## Written task
Exactly the lines from the opening of the records through the line containing "import Sketcher" should be copied, with both included.

Start

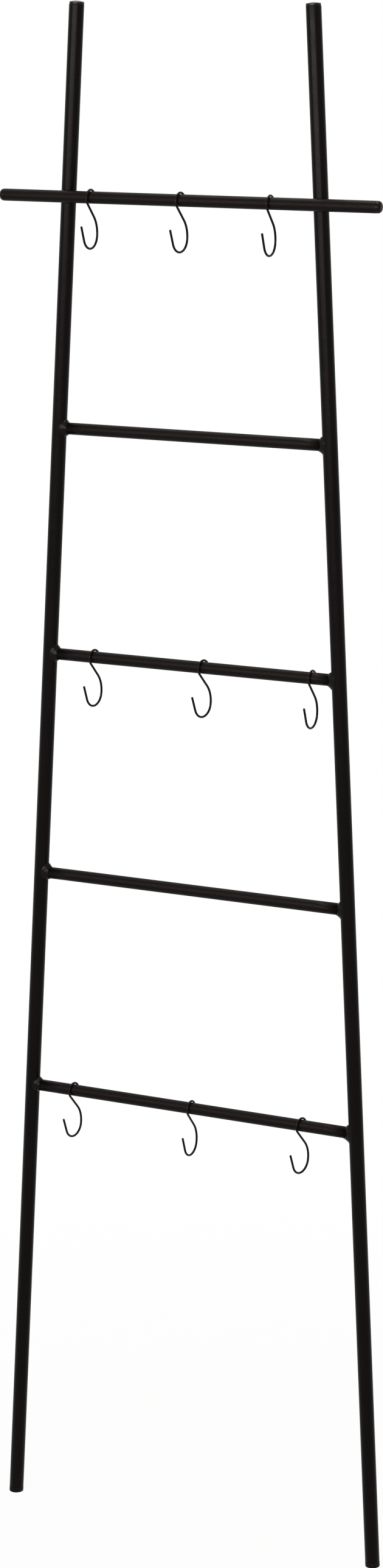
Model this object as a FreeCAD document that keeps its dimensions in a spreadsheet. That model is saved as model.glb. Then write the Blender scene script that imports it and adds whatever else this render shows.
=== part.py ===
import FreeCAD, Part
import math
import os
import Sketcher

# A tapered blanket ladder of welded steel tube, with wire hooks hanging on it.
# Millimetres. +X runs along the rungs, the front is -Y, and Z = 0 is the floor.
# X = 0 is the middle of the ladder, and Y = 0 the middle of its whole depth, hooks included.
# Two round rails lean in towards the top. A top bar lies across their front, and rungs run
# between them. Each joint is a weld bead, a piece of its own. Plugs close the open tube ends.

SIZES = (
    # alias, value, what it is
    ("ladder_height", 2100, "floor to the crown of the rail caps"),
    ("foot_spread", 562, "between the rail axes at the floor"),
    ("top_spread", 340, "between the rail axes at the full height"),
    ("rail_setback", 10.8, "the rails' feet behind the middle of the depth"),
    ("lean_back", 0.07, "degrees that the ladder leans back, which puts its weight over its feet"),
    ("rail_diameter", 20, "outside of a rail tube"),
    ("rail_wall", 1.5, "wall of a rail tube"),
    ("rung_diameter", 16, "outside of a rung tube and of the top bar"),
    ("rung_wall", 1.5, "wall of a rung tube and of the top bar"),
    ("rung_count", 4, "rungs below the top bar"),
    ("first_rung_rise", 616, "floor to the axis of the lowest rung"),
    ("top_bar_drop", 252, "crown of the rail caps down to the top bar's axis"),
    ("bar_length", 552, "top bar over its end caps"),
    ("weld_gap", 0.05, "room between two surfaces that a weld joins"),
    ("bead_leg", 4.5, "bead on the rail above and below a rung, out from the rung's surface"),
    ("bead_side_leg", 1.7, "the same in front of a rung and behind it"),
    ("bead_rise", 4, "bead on the rung, out from the rail's surface"),
    ("bead_round", 3.5, "rounding of that bead's crest"),
    ("cross_bead_radius", 3.5, "bead between the top bar and a rail"),
    ("cross_bead_length", 14, "that bead, along the bar"),
    ("cross_bead_round", 2.5, "rounding of that bead's two ends"),
    ("cross_bead_lift", 5.3, "its axis above or below the bar's axis"),
    ("cross_bead_reach", 2.5, "its axis in front of the rail's surface"),
    ("plug_play", 0.1, "room round a plug's stem in its tube"),
    ("plug_stem", 16, "length of a plug's stem"),
    ("cap_flange", 3, "thickness of a rail cap's flange"),
    ("cap_crown", 1.6, "rise of a rail cap's crown"),
    ("cap_inset", 0.4, "flange of a rail cap, in from the tube's surface"),
    ("foot_flange", 7, "height of a foot below its tube"),
    ("foot_overhang", 0.3, "foot, out from the tube's surface"),
    ("foot_round", 0.9, "rounding of a foot's lower edge"),
    ("bar_cap_length", 7, "top bar's end cap beyond its tube"),
    ("bar_cap_round", 5.5, "rounding of that cap's edge"),
    ("wire_diameter", 3, "hook wire"),
    ("wire_end_round", 0.5, "rounding of a wire's two ends"),
    ("eye_play", 1.1, "how much wider the eye's inside is than its bar, in radius"),
    ("eye_seat_gap", 0.5, "room between the eye and the top of its bar"),
    ("eye_wrap", 40, "degrees that the eye's end reaches below the bar's back"),
    ("eye_exit", 40, "degrees that the eye runs on below the bar's front"),
    ("shank_length", 24, "straight from the eye to the belly"),
    ("belly_radius", 32, "wire axis round the belly"),
    ("belly_turn", 52, "degrees of the belly"),
    ("bend_radius", 17, "wire axis round the lower bend"),
    ("bend_turn", 150, "degrees of the lower bend"),
    ("tip_length", 20, "straight from the bend to the tip"),
)

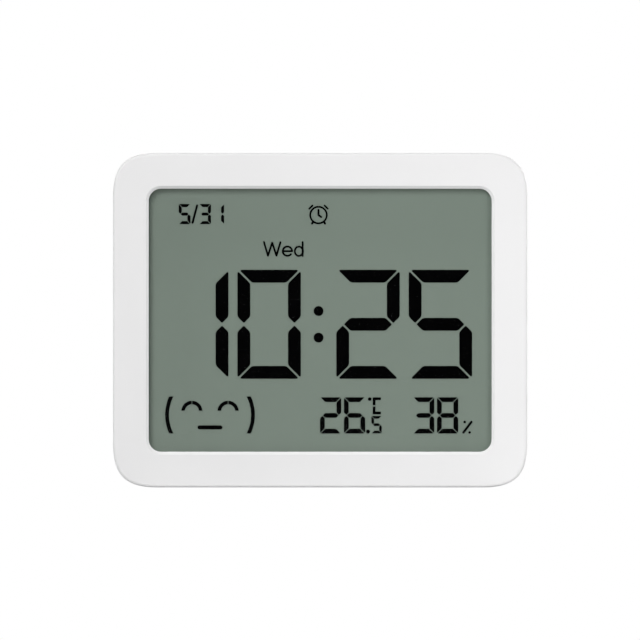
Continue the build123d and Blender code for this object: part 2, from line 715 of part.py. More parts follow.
def rear_housing():
    """White tub with the battery bay, stand recess, keyhole, button guides, sensor chamber and vents."""
    shell = slab(case_outline(0), parting + PARTING_GAP, rear_face)
    shell = fillet(edges_at(shell, rear_face), REAR_EDGE_RADIUS)
    inside = case_outline(CASE_WALL)
    tongue = slab(case_outline(CASE_WALL - TONGUE_THICKNESS), parting - TONGUE_LENGTH, rear_inside)
    shell = shell + tongue - slab(inside, parting - TONGUE_LENGTH - OVERRUN, rear_inside)

    bay_block, bay_hollow = bay_boxes()
    recess_block, recess_hollow, finger_scoop = recess_boxes()
    key_block, key_pocket, key_hole = keyhole_boxes()
    u, v = sensor_place
    chamber = Rectangle(CHAMBER_WIDTH + 2 * CHAMBER_WALL, CHAMBER_HEIGHT + 2 * CHAMBER_WALL)
    chamber -= Rectangle(CHAMBER_WIDTH, CHAMBER_HEIGHT)
    guide_radius = FLANGE_DIAMETER / 2 + BUTTON_GAP
    guide = Circle(guide_radius + GUIDE_WALL) - Circle(guide_radius)
    seat_radius = SOUNDER_DIAMETER / 2 + FIT_GAP
    seat_wall = Circle(seat_radius + SEAT_WALL) - Circle(seat_radius)
    seat_ledge = Circle(seat_radius + SEAT_WALL) - Circle(seat_radius - SEAT_LEDGE)
    seat_front = rear_inside - SEAT_HEIGHT

    shell += [bay_block, recess_block, key_block, *pivot_blocks()]
    wells = rods(housing_screw_places, well_radius, well_end + FIT_GAP / 2, rear_inside)
    shell += [well & slab(case_outline(CASE_WALL / 2), front_face, rear_face) for well in wells]
    shell += slab(Pos(u, v) * chamber, board_back + FOAM_THICKNESS, rear_inside)
    shell += [slab(Pos(*place) * guide, rear_inside - GUIDE_DEPTH, rear_inside) for place in button_places]
    shell += slab(Pos(*sounder_place) * seat_ledge, seat_front, rear_inside)
    shell += slab(Pos(*sounder_place) * seat_wall, seat_front - SOUNDER_PLATE - FIT_GAP, seat_front)

    opening = Pos(bay_middle, 0) * RectangleRounded(
        door_width + 2 * DOOR_GAP, door_height + 2 * DOOR_GAP, DOOR_CORNER + DOOR_GAP
    )
    shell -= [bay_hollow, recess_hollow, finger_scoop, key_pocket, key_hole]
    shell -= slab(opening, rear_inside, rear_face + OVERRUN)
    shell -= [*door_notches(), *vents(), *sound_holes()]
    shell -= tail_slots(bay_front - OVERRUN, bay_floor + OVERRUN)
    shell -= pivot_bars(PIVOT_DIAMETER / 2 + PIVOT_GAP, STAND_GAP + PIVOT_LENGTH + PIVOT_END_GAP)
    button_hole = BUTTON_DIAMETER / 2 + BUTTON_GAP
    shell -= rods(button_places, button_hole, rear_inside - FIT_GAP, rear_face + OVERRUN)
    shell -= rods(housing_screw_places, well_diameter / 2, well_seat, rear_face + OVERRUN)
    clear_radius = HOUSING_SCREW.shank_diameter / 2 + SCREW_HOLE_GAP
    shell -= rods(housing_screw_places, clear_radius, well_end - OVERRUN, well_seat + FIT_GAP)
    return shell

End

## Solution to this task
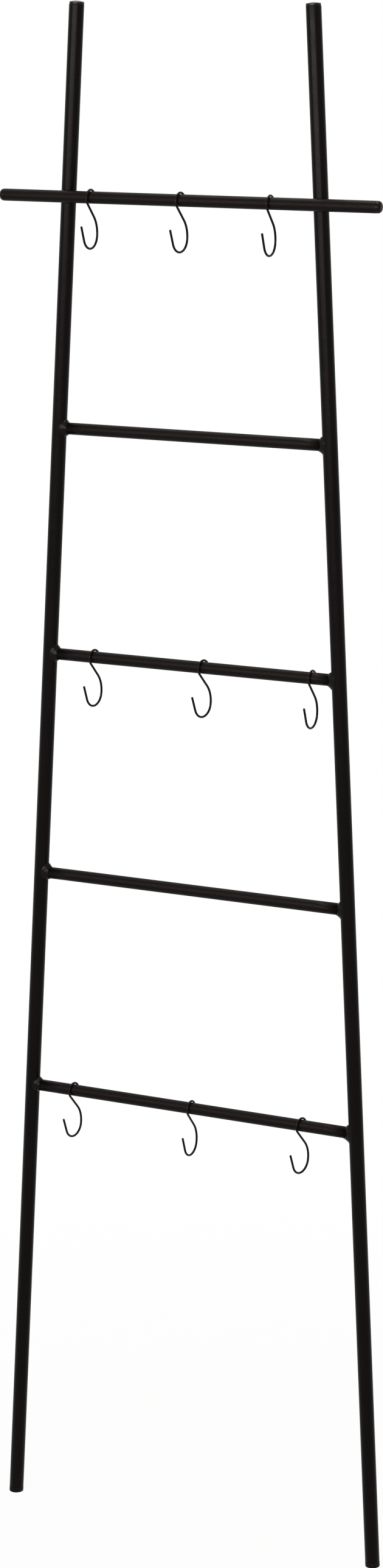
Model this object as a FreeCAD document that keeps its dimensions in a spreadsheet. That model is saved as model.glb. Then write the Blender scene script that imports it and adds whatever else this render shows.
=== part.py ===
import FreeCAD, Part
import math
import os
import Sketcher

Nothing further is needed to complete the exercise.